** Begin SUPPLIED DATA **

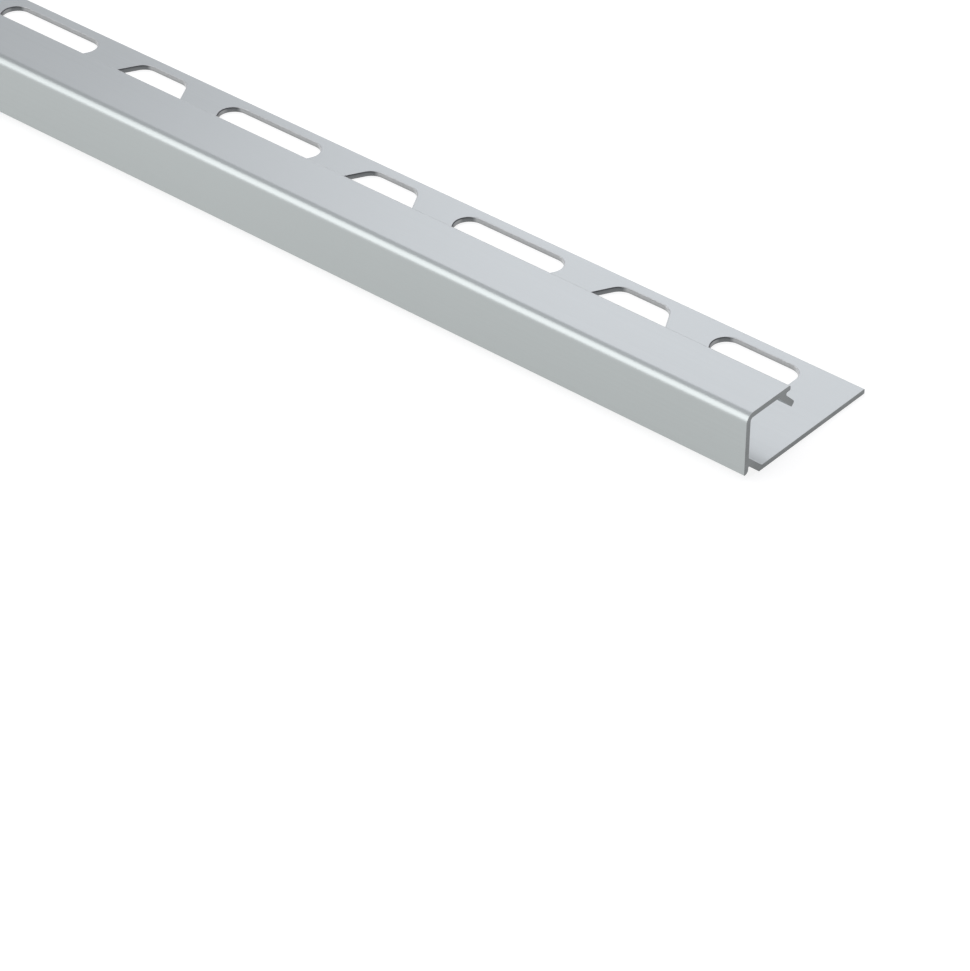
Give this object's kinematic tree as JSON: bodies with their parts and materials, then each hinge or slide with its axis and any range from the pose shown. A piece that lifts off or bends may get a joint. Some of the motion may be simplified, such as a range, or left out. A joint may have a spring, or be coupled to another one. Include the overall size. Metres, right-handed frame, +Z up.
{
  "type": "tile edge trim",
  "caption": "Square-edge aluminium trim for tiled edges: hooked edge with lip, strut and spacer foot, and a flat anchoring leg with turned-over trapezoid slots.",
  "frame": {"origin": "middle of the bar's underside: half way along its length and half way from the face to the leg's free edge, on the floor under the leg", "axes": "+X along the bar to the cut end that the picture shows, +Y from the visible face to the leg's free edge, +Z up from the leg's underside to the arm"},
  "size_m": [2.5, 0.0274, 0.011],
  "materials": {
    "anodised_aluminium": "satin natural anodised"
  },
  "bodies": {
    "root": {"trim_profile": "anodised_aluminium"}
  },
  "joints": []
}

** End SUPPLIED DATA **

--- TASK TO CARRY OUT ---
Quote the listing in full, please, keeping every line exact.

--- RESPONSE ---
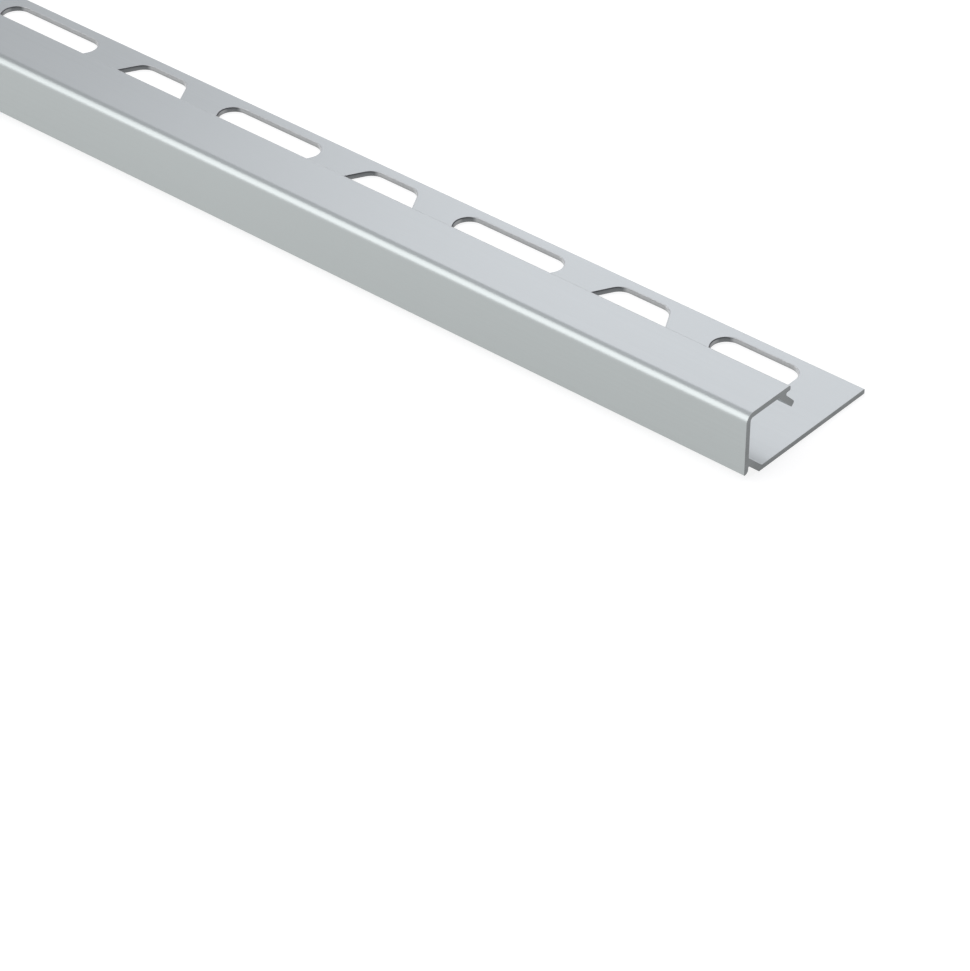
Give this object's kinematic tree as JSON: bodies with their parts and materials, then each hinge or slide with its axis and any range from the pose shown. A piece that lifts off or bends may get a joint. Some of the motion may be simplified, such as a range, or left out. A joint may have a spring, or be coupled to another one. Include the overall size. Metres, right-handed frame, +Z up.
{
  "type": "tile edge trim",
  "caption": "Square-edge aluminium trim for tiled edges: hooked edge with lip, strut and spacer foot, and a flat anchoring leg with turned-over trapezoid slots.",
  "frame": {"origin": "middle of the bar's underside: half way along its length and half way from the face to the leg's free edge, on the floor under the leg", "axes": "+X along the bar to the cut end that the picture shows, +Y from the visible face to the leg's free edge, +Z up from the leg's underside to the arm"},
  "size_m": [2.5, 0.0274, 0.011],
  "materials": {
    "anodised_aluminium": "satin natural anodised"
  },
  "bodies": {
    "root": {"trim_profile": "anodised_aluminium"}
  },
  "joints": []
}